There is something professional about Lord Archasamby, but that is deceiving. There is a hardness in him, the hardness of a businessman or financier like myself, but I don’t adopt an air of moral superiority. If you pursue an amoral existence, you should be honest enough to put aside all moral codes. My amorality, or some may call it immorality, is quite sincere, just like these writer fellows. Their ideas are not real, but their sincerity cannot be doubted.
They’re a curious type of fauna, and like any species in danger of extinction they provoke a nostalgic regret that approximates to compassion, but isn’t. It is too weak to provoke any kind of action or reaction. When the last of them dies, it will mark the end of a pointless rebellion that cost too many lives. I like these ones because they amuse me, but if they were flourishing, I would be the first to insist on their extirpation, whatever the human, ecological or financial cost. In the sixties, seventies and even eighties, we had them bombed, napalmed, shot, thrown from planes and killed individually and anonymously in the night. Nothing to be proud of, but it had to be done. We won, and I cannot see us ever being challenged again. We can pursue our own business, which is what we were put into this world to do. The silly leftist ideology never took account of human nature.

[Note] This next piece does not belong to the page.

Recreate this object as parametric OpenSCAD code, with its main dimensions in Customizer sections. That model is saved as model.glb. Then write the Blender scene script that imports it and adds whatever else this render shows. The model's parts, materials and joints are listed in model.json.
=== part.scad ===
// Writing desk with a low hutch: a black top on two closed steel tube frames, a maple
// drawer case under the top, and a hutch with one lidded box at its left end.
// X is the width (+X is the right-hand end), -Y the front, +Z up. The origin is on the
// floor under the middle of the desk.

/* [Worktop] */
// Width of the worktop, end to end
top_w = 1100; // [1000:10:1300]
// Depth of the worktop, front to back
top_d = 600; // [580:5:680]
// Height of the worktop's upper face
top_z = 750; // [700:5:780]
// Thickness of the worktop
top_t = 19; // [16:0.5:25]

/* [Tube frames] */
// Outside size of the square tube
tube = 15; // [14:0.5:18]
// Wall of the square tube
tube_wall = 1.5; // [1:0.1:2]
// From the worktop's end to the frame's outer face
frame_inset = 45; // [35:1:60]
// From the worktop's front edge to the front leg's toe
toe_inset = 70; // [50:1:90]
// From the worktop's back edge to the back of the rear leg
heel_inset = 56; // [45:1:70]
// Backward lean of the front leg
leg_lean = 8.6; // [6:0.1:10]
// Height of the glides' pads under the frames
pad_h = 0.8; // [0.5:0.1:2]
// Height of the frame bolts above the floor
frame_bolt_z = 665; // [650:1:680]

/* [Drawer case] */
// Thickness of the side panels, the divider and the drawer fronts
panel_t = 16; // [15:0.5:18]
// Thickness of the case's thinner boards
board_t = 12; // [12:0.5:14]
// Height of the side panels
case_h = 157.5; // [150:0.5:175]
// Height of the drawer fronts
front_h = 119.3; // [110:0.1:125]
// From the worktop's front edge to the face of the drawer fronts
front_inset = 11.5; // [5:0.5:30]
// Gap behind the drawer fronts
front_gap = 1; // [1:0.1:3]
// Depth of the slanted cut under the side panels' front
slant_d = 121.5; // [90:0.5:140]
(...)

Out on the road I saw for the first time the view down to the sea: an expanse of white sand, whose magnitude defied reality, stretched out to a shore of bright turquoise, where the shallows reflected the whiteness of that sand and mixed it with the pure blue we could see further out to sea. Visibility was as heightened as previously it had been diminished: the extremes between the different ways the same landscape dressed itself seemed almost supernatural.

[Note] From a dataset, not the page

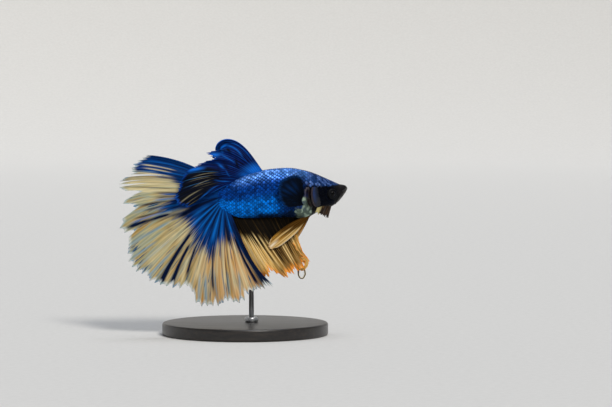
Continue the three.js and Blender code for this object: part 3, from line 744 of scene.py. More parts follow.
def membrane_material():
    """Gill membrane: a thin moist skin, pale straw between brown folds, which lets some
    light through."""
    material, add = new_material("moist_membrane")
    down, ray, side_edge = (add("Attribute", attribute_name=label)
                            for label in ("down", "ray", "side_edge"))
    place = add("CombineXYZ", {"X": ray, "Y": down})
    folds = add("Mapping", {"Vector": place, "Scale": (13, 1.2, 1)})
    noise = add("TexNoise", {"Vector": folds, "Scale": 1.0, "Detail": 3.0})
    brown = add("ValToRGB", {"Fac": noise}, stops=[
        (0.34, "#0c0704"), (0.5, "#2a1a0c"), (0.66, "#5c4426"),
    ])
    straw = add("ValToRGB", {"Fac": noise}, stops=[
        (0.3, "#6a5c38"), (0.45, "#c4b87c"), (0.7, "#dcd29c"),
    ])
    rear = add("MapRange", {"Value": side_edge, "From Min": 0.8, "From Max": 0.9})
    tint = add("MixRGB", {"Fac": rear, "Color1": brown, "Color2": straw})
    bump = add("Bump", {"Height": noise, "Strength": 0.4, "Distance": 0.08 * MM})
    shader = add("BsdfPrincipled", {
        "Base Color": tint, "Roughness": 0.42, "Normal": bump, "Specular IOR Level": 0.2,
    })
    through = add("BsdfTranslucent", {"Color": tint})
    both = add("MixShader", {0: 0.2, 1: shader, 2: through})
    add("OutputMaterial", {"Surface": both})
    return material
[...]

“Nature,” I exclaimed. “Nature trumps it all, including itself: the tree, the view and sudden change of weather. Where is man in all this? Like a limpet clinging to the rock.”
“You don’t say,” said Bumper with distaste. “You came all the way from London to tell me that?”
“That’s the point. In the city you can forget about nature, even as you walk through a leafy park. That’s subservient nature; this is nature triumphant.”
“Well then, you’ve learnt something on your trip north.”
“I have, Bumper, I really have, and not just that. I’ve learnt that not all the world thinks like me, and I’ve learnt that I’ll be damn glad to be back home, amongst my own hubbub, my own certainties, my own tribe – my own delusions. It has been much more fun than I would have thought, Bumper, but I won’t be back.”
“Very sensible. It’s good to be reminded of who you are not, but only occasionally – otherwise it becomes unsettling.”